= INSTRUCTIONS FOR THE TASK =
Write each line out again exactly as written.
* * * *
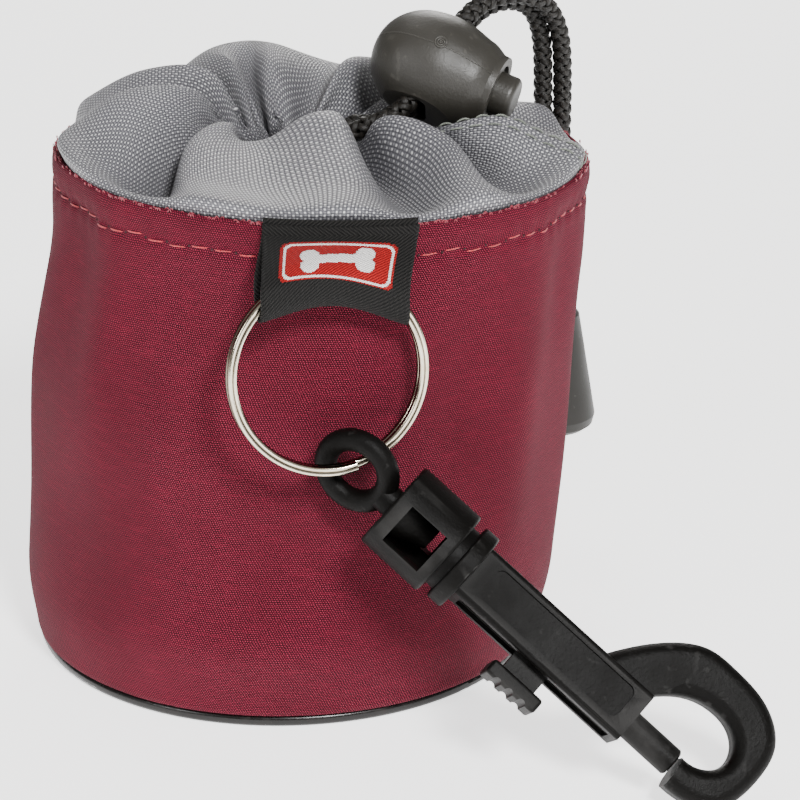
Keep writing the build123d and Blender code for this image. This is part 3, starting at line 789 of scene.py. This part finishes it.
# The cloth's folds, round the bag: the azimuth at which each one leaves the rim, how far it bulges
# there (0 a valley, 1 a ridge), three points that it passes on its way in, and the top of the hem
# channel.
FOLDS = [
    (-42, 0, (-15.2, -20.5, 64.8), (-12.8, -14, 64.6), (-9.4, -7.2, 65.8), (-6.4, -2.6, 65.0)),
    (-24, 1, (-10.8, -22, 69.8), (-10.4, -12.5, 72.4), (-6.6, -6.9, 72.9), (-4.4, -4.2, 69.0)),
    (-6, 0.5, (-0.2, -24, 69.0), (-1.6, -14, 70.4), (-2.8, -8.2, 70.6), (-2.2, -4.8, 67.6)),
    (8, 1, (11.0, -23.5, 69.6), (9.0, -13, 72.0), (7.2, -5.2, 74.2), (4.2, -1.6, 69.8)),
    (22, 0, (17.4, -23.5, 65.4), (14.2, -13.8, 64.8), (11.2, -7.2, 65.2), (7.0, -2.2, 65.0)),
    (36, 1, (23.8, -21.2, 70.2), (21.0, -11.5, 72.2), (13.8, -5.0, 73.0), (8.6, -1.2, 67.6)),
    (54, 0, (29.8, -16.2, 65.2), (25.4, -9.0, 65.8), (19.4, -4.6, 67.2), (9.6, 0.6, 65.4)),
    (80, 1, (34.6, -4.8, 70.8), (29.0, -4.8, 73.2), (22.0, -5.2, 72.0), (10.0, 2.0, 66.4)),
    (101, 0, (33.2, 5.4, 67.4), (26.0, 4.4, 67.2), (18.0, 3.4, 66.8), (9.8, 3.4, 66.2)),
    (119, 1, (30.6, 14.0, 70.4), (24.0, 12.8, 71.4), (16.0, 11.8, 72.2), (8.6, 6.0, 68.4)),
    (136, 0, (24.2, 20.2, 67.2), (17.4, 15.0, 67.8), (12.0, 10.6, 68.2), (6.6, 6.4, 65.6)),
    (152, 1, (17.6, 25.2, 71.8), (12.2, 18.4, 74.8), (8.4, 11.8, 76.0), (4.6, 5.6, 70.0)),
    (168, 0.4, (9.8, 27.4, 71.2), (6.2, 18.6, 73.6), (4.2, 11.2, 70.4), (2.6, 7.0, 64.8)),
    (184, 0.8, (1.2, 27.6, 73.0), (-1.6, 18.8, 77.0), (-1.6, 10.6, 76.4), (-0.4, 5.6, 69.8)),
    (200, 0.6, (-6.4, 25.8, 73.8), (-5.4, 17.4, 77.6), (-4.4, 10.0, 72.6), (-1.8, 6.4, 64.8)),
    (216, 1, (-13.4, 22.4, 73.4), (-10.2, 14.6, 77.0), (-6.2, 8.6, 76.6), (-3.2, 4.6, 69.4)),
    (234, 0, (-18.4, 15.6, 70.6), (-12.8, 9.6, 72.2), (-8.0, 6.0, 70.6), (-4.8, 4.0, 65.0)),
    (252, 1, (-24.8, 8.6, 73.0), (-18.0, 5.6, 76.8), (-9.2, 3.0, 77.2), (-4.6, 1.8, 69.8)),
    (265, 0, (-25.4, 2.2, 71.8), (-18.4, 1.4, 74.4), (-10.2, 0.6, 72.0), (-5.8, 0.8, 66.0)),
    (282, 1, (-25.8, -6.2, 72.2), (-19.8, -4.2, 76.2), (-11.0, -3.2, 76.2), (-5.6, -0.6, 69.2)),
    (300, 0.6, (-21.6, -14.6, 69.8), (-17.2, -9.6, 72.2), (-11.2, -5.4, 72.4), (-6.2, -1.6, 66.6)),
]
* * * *
= EXERCISE SOLUTION =
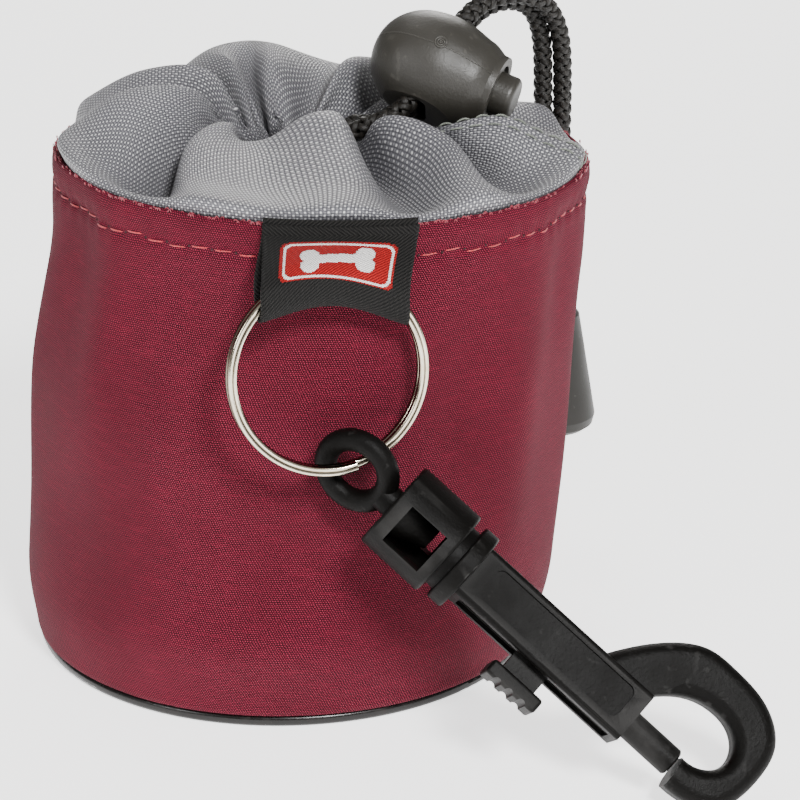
Keep writing the build123d and Blender code for this image. This is part 3, starting at line 789 of scene.py. This part finishes it.
# The cloth's folds, round the bag: the azimuth at which each one leaves the rim, how far it bulges
# there (0 a valley, 1 a ridge), three points that it passes on its way in, and the top of the hem
# channel.
FOLDS = [
    (-42, 0, (-15.2, -20.5, 64.8), (-12.8, -14, 64.6), (-9.4, -7.2, 65.8), (-6.4, -2.6, 65.0)),
    (-24, 1, (-10.8, -22, 69.8), (-10.4, -12.5, 72.4), (-6.6, -6.9, 72.9), (-4.4, -4.2, 69.0)),
    (-6, 0.5, (-0.2, -24, 69.0), (-1.6, -14, 70.4), (-2.8, -8.2, 70.6), (-2.2, -4.8, 67.6)),
    (8, 1, (11.0, -23.5, 69.6), (9.0, -13, 72.0), (7.2, -5.2, 74.2), (4.2, -1.6, 69.8)),
    (22, 0, (17.4, -23.5, 65.4), (14.2, -13.8, 64.8), (11.2, -7.2, 65.2), (7.0, -2.2, 65.0)),
    (36, 1, (23.8, -21.2, 70.2), (21.0, -11.5, 72.2), (13.8, -5.0, 73.0), (8.6, -1.2, 67.6)),
    (54, 0, (29.8, -16.2, 65.2), (25.4, -9.0, 65.8), (19.4, -4.6, 67.2), (9.6, 0.6, 65.4)),
    (80, 1, (34.6, -4.8, 70.8), (29.0, -4.8, 73.2), (22.0, -5.2, 72.0), (10.0, 2.0, 66.4)),
    (101, 0, (33.2, 5.4, 67.4), (26.0, 4.4, 67.2), (18.0, 3.4, 66.8), (9.8, 3.4, 66.2)),
    (119, 1, (30.6, 14.0, 70.4), (24.0, 12.8, 71.4), (16.0, 11.8, 72.2), (8.6, 6.0, 68.4)),
    (136, 0, (24.2, 20.2, 67.2), (17.4, 15.0, 67.8), (12.0, 10.6, 68.2), (6.6, 6.4, 65.6)),
    (152, 1, (17.6, 25.2, 71.8), (12.2, 18.4, 74.8), (8.4, 11.8, 76.0), (4.6, 5.6, 70.0)),
    (168, 0.4, (9.8, 27.4, 71.2), (6.2, 18.6, 73.6), (4.2, 11.2, 70.4), (2.6, 7.0, 64.8)),
    (184, 0.8, (1.2, 27.6, 73.0), (-1.6, 18.8, 77.0), (-1.6, 10.6, 76.4), (-0.4, 5.6, 69.8)),
    (200, 0.6, (-6.4, 25.8, 73.8), (-5.4, 17.4, 77.6), (-4.4, 10.0, 72.6), (-1.8, 6.4, 64.8)),
    (216, 1, (-13.4, 22.4, 73.4), (-10.2, 14.6, 77.0), (-6.2, 8.6, 76.6), (-3.2, 4.6, 69.4)),
    (234, 0, (-18.4, 15.6, 70.6), (-12.8, 9.6, 72.2), (-8.0, 6.0, 70.6), (-4.8, 4.0, 65.0)),
    (252, 1, (-24.8, 8.6, 73.0), (-18.0, 5.6, 76.8), (-9.2, 3.0, 77.2), (-4.6, 1.8, 69.8)),
    (265, 0, (-25.4, 2.2, 71.8), (-18.4, 1.4, 74.4), (-10.2, 0.6, 72.0), (-5.8, 0.8, 66.0)),
    (282, 1, (-25.8, -6.2, 72.2), (-19.8, -4.2, 76.2), (-11.0, -3.2, 76.2), (-5.6, -0.6, 69.2)),
    (300, 0.6, (-21.6, -14.6, 69.8), (-17.2, -9.6, 72.2), (-11.2, -5.4, 72.4), (-6.2, -1.6, 66.6)),
]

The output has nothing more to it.